- Information supplied

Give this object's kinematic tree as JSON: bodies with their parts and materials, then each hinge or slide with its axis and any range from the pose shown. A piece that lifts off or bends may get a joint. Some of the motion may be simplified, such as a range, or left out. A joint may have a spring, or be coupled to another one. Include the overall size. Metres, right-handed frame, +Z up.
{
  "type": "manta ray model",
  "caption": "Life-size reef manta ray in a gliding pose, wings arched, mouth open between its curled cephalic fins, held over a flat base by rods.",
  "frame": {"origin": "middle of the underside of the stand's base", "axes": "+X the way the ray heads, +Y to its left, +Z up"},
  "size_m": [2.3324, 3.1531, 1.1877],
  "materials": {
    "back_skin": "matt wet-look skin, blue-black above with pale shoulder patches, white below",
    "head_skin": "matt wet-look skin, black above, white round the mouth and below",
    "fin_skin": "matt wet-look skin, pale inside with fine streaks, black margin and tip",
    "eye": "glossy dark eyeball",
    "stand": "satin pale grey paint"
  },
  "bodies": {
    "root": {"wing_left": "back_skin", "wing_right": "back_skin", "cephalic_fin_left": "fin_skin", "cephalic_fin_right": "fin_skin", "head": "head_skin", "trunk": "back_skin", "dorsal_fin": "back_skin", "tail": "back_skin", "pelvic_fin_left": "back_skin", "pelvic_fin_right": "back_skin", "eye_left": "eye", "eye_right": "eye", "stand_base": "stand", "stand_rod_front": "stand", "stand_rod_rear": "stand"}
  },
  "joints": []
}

- Instructions for the task
Give every line of the material again, exactly as it reads.

- Answer to the problem
Give this object's kinematic tree as JSON: bodies with their parts and materials, then each hinge or slide with its axis and any range from the pose shown. A piece that lifts off or bends may get a joint. Some of the motion may be simplified, such as a range, or left out. A joint may have a spring, or be coupled to another one. Include the overall size. Metres, right-handed frame, +Z up.
{
  "type": "manta ray model",
  "caption": "Life-size reef manta ray in a gliding pose, wings arched, mouth open between its curled cephalic fins, held over a flat base by rods.",
  "frame": {"origin": "middle of the underside of the stand's base", "axes": "+X the way the ray heads, +Y to its left, +Z up"},
  "size_m": [2.3324, 3.1531, 1.1877],
  "materials": {
    "back_skin": "matt wet-look skin, blue-black above with pale shoulder patches, white below",
    "head_skin": "matt wet-look skin, black above, white round the mouth and below",
    "fin_skin": "matt wet-look skin, pale inside with fine streaks, black margin and tip",
    "eye": "glossy dark eyeball",
    "stand": "satin pale grey paint"
  },
  "bodies": {
    "root": {"wing_left": "back_skin", "wing_right": "back_skin", "cephalic_fin_left": "fin_skin", "cephalic_fin_right": "fin_skin", "head": "head_skin", "trunk": "back_skin", "dorsal_fin": "back_skin", "tail": "back_skin", "pelvic_fin_left": "back_skin", "pelvic_fin_right": "back_skin", "eye_left": "eye", "eye_right": "eye", "stand_base": "stand", "stand_rod_front": "stand", "stand_rod_rear": "stand"}
  },
  "joints": []
}